Key Terms

Tokenizer - The process of splitting text into smaller chunks or “tokens” and assigning each one a number.
Encoding - Converting the text tokens into numeric representations.
Probability machine - How LLMs work by predicting the probability of the next token based on the previous ones.
Fine-tuning - Further training a pretrained LLM on more specific data to adapt it to a particular task.
Prompt engineering - Crafting the input text carefully to get better results from an LLM.
Retrieval augmentation - Combining search/retrieval with an LLM to improve results.
Risk mitigation - Strategies like prompt engineering and fine-tuning to reduce risks of using LLMs.
Foundation model - A large pretrained deep learning model that can be adapted to other tasks.
Repurposing - Using a foundation model for a task different than its original purpose.
Code assistant - An example application built by fine-tuning a foundation model for coding.
Azure OpenAI Service - Allows using OpenAI models like GPT-3 on the Microsoft Azure cloud.
Inference API - Using a trained model to generate predictions/outputs from new data.
Local model - Running an AI model like GPT-3 directly on your own computer.
LAMA-file - A project from Mozilla to easily run models locally.
Interactive API - Calling the cloud service API to get outputs from the deployed model.
Prompt engineering - The practice of carefully crafting prompts to provide context and get better responses from AI systems.
Context - Additional background information provided in a prompt to help the AI understand and provide a more relevant response.
Zero shot prompting - Providing an instruction without any examples to generate a response.
One shot prompting - Providing one example along with an instruction to guide the AI’s response.
Few shot prompting - Providing two or more examples along with an instruction to guide the AI’s response.
Interface - The means of interacting with the AI system, like a chat or text box.
Context overload - Providing too much context and instructions can overwhelm the AI, resulting in poor or incomplete responses.
Chain of thought - Prompting the AI to explain its reasoning step-by-step.
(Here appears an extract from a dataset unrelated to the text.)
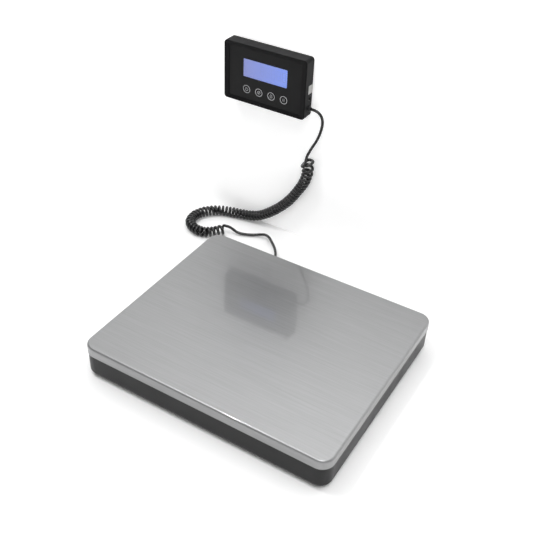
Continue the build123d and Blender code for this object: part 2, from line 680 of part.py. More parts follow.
def main_board_screws():
    """Four small screws that hold the main board to the front shell."""
    back = MAIN_BOARD_FACE + MAIN_BOARD_T
    screws = []
    for x, z in MAIN_BOARD_SCREWS:
        screw = rod(x, z, 2 * MAIN_BOARD_SCREW_R, back, back + 1.3)
        screw += rod(x, z, MAIN_BOARD_SCREW_R, INNER_FACE + 0.8, back)
        screw -= block((x - 1.5, back + 0.7, z - 0.3), (x + 1.5, back + 2, z + 0.3))
        screws.append(screw)
    return group(screws)


def board_chips():
    """The chips and capacitors on the back of the main board."""
    back = MAIN_BOARD_FACE + MAIN_BOARD_T
    chips = [
        block((x, back, z), (x + w, back + t, z + h))
        for x, z, w, h, t in ((-146, 232, 10, 10, 1.4), (-104, 250, 8, 5, 1.5), (-104, 236, 5, 6, 1.5))
    ]
    chips += [rod(x, z, 2.5, back, back + 5.4) for x, z in ((-92, 262), (-92, 254))]
    return group(chips)


def buzzer():
    """The round sounder on the back of the main board."""
    back = MAIN_BOARD_FACE + MAIN_BOARD_T
    return rod(-146, 219, 4.5, back, back + 3.6) - rod(-146, 219, 0.8, back + 2.5, back + 5)


def tact_switches():
    """Four switches on the front of the main board, one behind each key."""
    switches = []
    for x in key_places():
        front = MAIN_BOARD_FACE - SWITCH_BODY_H
        body = block((x - 3, front, KEY_Z - 3), (x + 3, MAIN_BOARD_FACE, KEY_Z + 3))
        switches.append(body + rod(x, KEY_Z, 1.7, MAIN_BOARD_FACE - SWITCH_H, front))
    return group(switches)


def key(x):
    """A round key: cap, flange behind the front wall, and stem on its switch."""
    cap = rod(x, KEY_Z, KEY_R, PANEL_FACE, INNER_FACE + 0.06)
    cap = fillet(cap.edges().filter_by(GeomType.CIRCLE).sort_by(Axis.Y)[0], 0.15)
    flange = rod(x, KEY_Z, KEY_FLANGE_R, INNER_FACE + 0.06, INNER_FACE + 0.8)
    stem_end = MAIN_BOARD_FACE - SWITCH_H - KEY_TRAVEL - 0.05
    return cap + flange + rod(x, KEY_Z, 2.0, INNER_FACE + 0.8, stem_end)


def batteries():
    """Two AAA cells side by side, one each way up."""
    top = BAY[3] - 0.5
    cells = []
    for x, up in zip(BATTERY_X, (True, False)):
        can = disc(CELL_R, 0, CELL_L - CELL_NUB_L)
        can = fillet(can.edges().filter_by(GeomType.CIRCLE), 0.5)
        cell = can + disc(CELL_NUB_R, CELL_L - CELL_NUB_L, CELL_L)
        if up:
            cells.append(Pos(x, BATTERY_Y, top - CELL_L) * cell)
        else:
            cells.append(Pos(x, BATTERY_Y, top) * Rot(180, 0, 0) * cell)
    return group(cells)


def battery_contacts():
    """A bridge at the top of the bay and a sprung leaf under each cell."""
    x0, z0, x1, z1 = BAY
    bridge = block((x0 + 1, BATTERY_Y - 3.5, z1 - 0.5), (x1 - 1, BATTERY_Y + 3.5, z1))
    gap = z1 - 0.5 - CELL_L - z0
    outline = make_face(Polyline(
        (-3.5, 0), (3.5, 0), (3.5, 0.4), (-3.1, 0.4), (-3.1, gap - 0.9), (3.2, gap - 0.4), (3.2, gap),
        (-3.5, gap - 0.5), close=True))
    leaf = extrude(Plane.XZ * outline, 3, both=True)
    return group([bridge] + [Pos(x, BATTERY_Y, z0) * leaf for x in BATTERY_X])


def battery_door():
    """The door over the batteries; it slides down and off."""
    door = case_block() & door_opening(DOOR_PLAY)
    middle = (BAY[0] + BAY[2]) / 2
    for z in GRIP_Z:
        door -= block((middle - 6.5, BACK - 0.4, z), (middle + 6.5, BACK + 1, z + 0.8))
    return door


def dc_jack():
    """The power socket in the right side."""
    right = DISPLAY_X + DISPLAY_W / 2
    half = JACK_SIDE / 2
    inner = right - CASE_WALL
    body = block((inner - JACK_DEPTH, SIDE_PORT_Y - half, JACK_Z - half),
                 (inner, SIDE_PORT_Y + half, JACK_Z + half))
    axis = Pos(inner, SIDE_PORT_Y, JACK_Z) * Rot(0, 90, 0)
    jack = body + axis * disc(JACK_NOSE_R, -1, CASE_WALL - 0.4)
    jack -= axis * disc(JACK_BORE_R, -9.5, 5)
    return jack + axis * disc(JACK_PIN_R, -10, 0.2)


def side_label():
    """A blank sticker on the right side."""
    right = DISPLAY_X + DISPLAY_W / 2
    return block((right, SIDE_LABEL_Y[0], SIDE_LABEL_Z[0]),
                 (right + SIDE_LABEL_T, SIDE_LABEL_Y[1], SIDE_LABEL_Z[1]))


def display_gland():
    """The strain relief where the cord leaves the display."""
    right = DISPLAY_X + DISPLAY_W / 2
    inner = right - CASE_WALL
    tip = UPPER_LEAD[0][0]
    start = inner - GLAND_INNER_T
    profile = make_face(Polyline(
        (0, start), (4.2, start), (4.2, inner), (3.2, inner), (3.2, right), (4.3, right),
        (4.3, right + 0.8), (3.5, right + 1.4), (RELIEF_TIP_R, tip), (0, tip), close=True))
    turned = revolve(profile, Axis.Y, 360)
    return Pos(0, SIDE_PORT_Y, CORD_Z) * Rot(0, 0, -90) * turned


def display_sockets():
    """Two connectors on the back of the main board, for the cord and for the power socket."""
    back = MAIN_BOARD_FACE + MAIN_BOARD_T
    places = ((CORD_SOCKET_Z, 4.0), (JACK_Z, 3.6))
    return group(
        block((DISPLAY_SOCKET_X - SOCKET_D, back, z - half), (DISPLAY_SOCKET_X, back + SOCKET_H, z + half))
        for z, half in places)


def display_pigtail():
    """The cord's end inside the display, from the gland to its connector."""
    start = DISPLAY_X + DISPLAY_W / 2 - CASE_WALL - GLAND_INNER_T
    points = [
        (start, SIDE_PORT_Y, CORD_Z), (start - 5, SIDE_PORT_Y, CORD_Z),
        (DISPLAY_SOCKET_X + 5, SIDE_PORT_Y, CORD_SOCKET_Z), (DISPLAY_SOCKET_X, SIDE_PORT_Y, CORD_SOCKET_Z),
    ]
    return tube(points, 3.0, "display pigtail")


def jack_leads():
    """Two straight wires from the power socket to its connector."""
    start = DISPLAY_X + DISPLAY_W / 2 - CASE_WALL - JACK_DEPTH
    middle = (start + DISPLAY_SOCKET_X) / 2
    wire = Rot(0, 90, 0) * Cylinder(0.65, start - DISPLAY_SOCKET_X)
    return group(Pos(middle, SIDE_PORT_Y, z) * wire for z in (JACK_Z - 2, JACK_Z + 2))


def wall_bracket():
    """The bracket screwed to the wall: a plate with a T-shaped tongue that the display drops over."""
    front = WALL_Y - BRACKET_T
    middle_z = BRACKET_BASE + BRACKET_H / 2
    body = slab(Pos(DISPLAY_X, middle_z) * RectangleRounded(BRACKET_W, BRACKET_H, 4), front, WALL_Y)
    head_back = BACK - CASE_WALL - 0.2
    half_neck = NECK_W / 2
    half_head = HEAD_W / 2
    top = TONGUE_Z + TONGUE_H
    body += block((DISPLAY_X - half_neck, head_back - 0.5, TONGUE_Z),
                  (DISPLAY_X + half_neck, front + 0.5, top))
    body += block((DISPLAY_X - half_head, head_back - HEAD_T, TONGUE_Z),
                  (DISPLAY_X + half_head, head_back, top))
    for sign in (-1, 1):
        x = DISPLAY_X + sign * BRACKET_HOLE_PITCH / 2
        body -= rod(x, BRACKET_HOLE_Z, BRACKET_HOLE_R, front - 1, WALL_Y + 1)
    return body


# ------------------------------------------------------------------ all pieces
def pieces():
    """Every node's name and solids."""
    nodes = {
        "platter": platter(),
        "base_tub": base_tub(),
        "support_plate": support_plate(),
        "plate_screws": plate_screws(),
        "platter_pads": platter_pads(),
        "retainer_screws": retainer_screws(),
        "junction_board": junction_board(),
        "junction_board_screws": junction_board_screws(),
        "junction_sockets": junction_sockets(),
        "cell_leads": cell_leads(),
        "rear_gland": rear_gland(),
        "base_pigtail": base_pigtail(),
        "rating_label": rating_label(),
        "display_front_shell": front_shell(),
        "display_rear_shell": rear_shell(),
        "case_screws": case_screws(),
        "overlay_panel": overlay_panel(),
        "lcd_window": lcd_window(),
        "lcd_glass": lcd_glass(),
        "lcd_backlight": lcd_backlight(),
        "main_board": main_board(),
        "main_board_screws": main_board_screws(),
        "board_chips": board_chips(),
        "display_sockets": display_sockets(),
        "buzzer": buzzer(),
        "tact_switches": tact_switches(),
        "batteries": batteries(),
        "battery_contacts": battery_contacts(),
        "battery_door": battery_door(),
        "dc_jack": dc_jack(),
        "jack_leads": jack_leads(),
        "side_label": side_label(),
        "display_gland": display_gland(),
        "display_pigtail": display_pigtail(),
        "wall_bracket": wall_bracket(),
        "cord_upper_lead": tube(UPPER_LEAD, CORD_D, "upper lead"),
        "cord_coil": tube(COIL_AXIS, COIL_D, "coil"),
        "cord_lower_lead": tube(LOWER_LEAD, CORD_D, "lower lead"),
    }
    for corner, (x, y) in cell_places().items():
        nodes[f"load_cell_{corner}"] = load_cell(x, y)
        nodes[f"cell_retainer_{corner}"] = cell_retainer(x, y)
        nodes[f"foot_hub_{corner}"] = foot_hub(x, y)
        nodes[f"foot_pad_{corner}"] = foot_pad(x, y)
    for name, x in zip(KEY_NAMES, key_places()):
        nodes[name] = key(x)
    return nodes


os.makedirs("parts", exist_ok=True)
for name, shape in pieces().items():
    export_step(shape, f"parts/{name}.step")
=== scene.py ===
"""Looks of the platform scale: materials, the curly cord, printed key rings, stage, lights and camera."""

import json
import math

import bpy
from mathutils import Euler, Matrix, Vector


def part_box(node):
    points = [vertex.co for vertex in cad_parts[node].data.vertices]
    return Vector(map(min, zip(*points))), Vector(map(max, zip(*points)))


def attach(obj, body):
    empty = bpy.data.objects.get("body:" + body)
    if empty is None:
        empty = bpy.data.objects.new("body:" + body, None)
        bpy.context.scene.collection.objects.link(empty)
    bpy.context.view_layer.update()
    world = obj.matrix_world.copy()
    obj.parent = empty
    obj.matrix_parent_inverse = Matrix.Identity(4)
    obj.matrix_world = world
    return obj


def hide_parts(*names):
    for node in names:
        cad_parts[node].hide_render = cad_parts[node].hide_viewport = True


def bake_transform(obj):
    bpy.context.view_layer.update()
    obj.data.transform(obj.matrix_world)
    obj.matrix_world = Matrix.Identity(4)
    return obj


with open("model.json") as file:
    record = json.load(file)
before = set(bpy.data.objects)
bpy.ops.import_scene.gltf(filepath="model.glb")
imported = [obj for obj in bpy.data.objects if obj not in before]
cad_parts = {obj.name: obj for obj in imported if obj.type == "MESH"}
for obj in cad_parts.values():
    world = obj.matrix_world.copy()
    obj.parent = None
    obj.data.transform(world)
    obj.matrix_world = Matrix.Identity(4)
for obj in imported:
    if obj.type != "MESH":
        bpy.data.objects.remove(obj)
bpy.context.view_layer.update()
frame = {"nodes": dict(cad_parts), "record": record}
nodes = frame["nodes"]
scene = bpy.context.scene

# ------------------------------------------------------------------ camera
CAMERA_AT = (0.38143, -0.67070, 0.68340)
CAMERA_TURN = (51.974, -2.201, 31.105)      # degrees; the second is the picture's slight lean
LENS = 52.98                                # mm
SENSOR_W = 36.0                             # mm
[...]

Useful for getting more detailed responses.
Rephrasing - Restating or rewording a prompt to get better results from the AI. Helps clarify intent.
API-based application: An application that interacts with other software components using Application Programming Interfaces (APIs) for data exchange, communication, or functionality enhancement.Example
Embedded model application: A machine learning model integrated within an application, allowing the app to perform specific tasks without relying on external services.Example
Multi-model application: An AI system that utilizes multiple models tailored to different functions or domains, improving efficiency and performance in various scenarios.
HTTP API: An interface for exchanging data between systems using Hypertext Transfer Protocol (HTTP) requests and responses over the internet.
Azure OpenAI: A cloud-based platform by Microsoft that offers access to large language models through an easy-to-use API, enabling developers to build AI applications with advanced text generation capabilities.
Separation of concerns: A design principle that suggests dividing complex systems into smaller, independent components responsible for specific functions, improving maintainability and scalability.
Scale/Scalability: The ability of an application or system to handle increasing workloads efficiently by adding resources (e.g., computing power, storage) without significantly impacting performance or functionality.
Retrieval augmented generation (RAG): A technique in AI where a large language model accesses new or recent data outside its training set to provide better answers and improved results.Example

Open Source LLMOps Solutions

Model license- The license terms that determine how a machine learning model can be used, modified and shared. Common open source licenses for models include Apache, MIT and Creative Commons. The license affects what you can do commercially with a model.
Large language model - A neural network trained on massive amounts of text data to generate human-like text. Large language models have billions of parameters and are able to perform a variety of natural language tasks like translation, summarization, and question answering.
Small language model - A large language model with fewer parameters, requiring less compute resources than larger models. Smaller models can be more practical to deploy but may be less capable.
Transformers library - An open source Python library from Hugging Face for leveraging machine learning models, particularly natural language models. Provides a simple, unified API for using models from different frameworks like PyTorch and TensorFlow.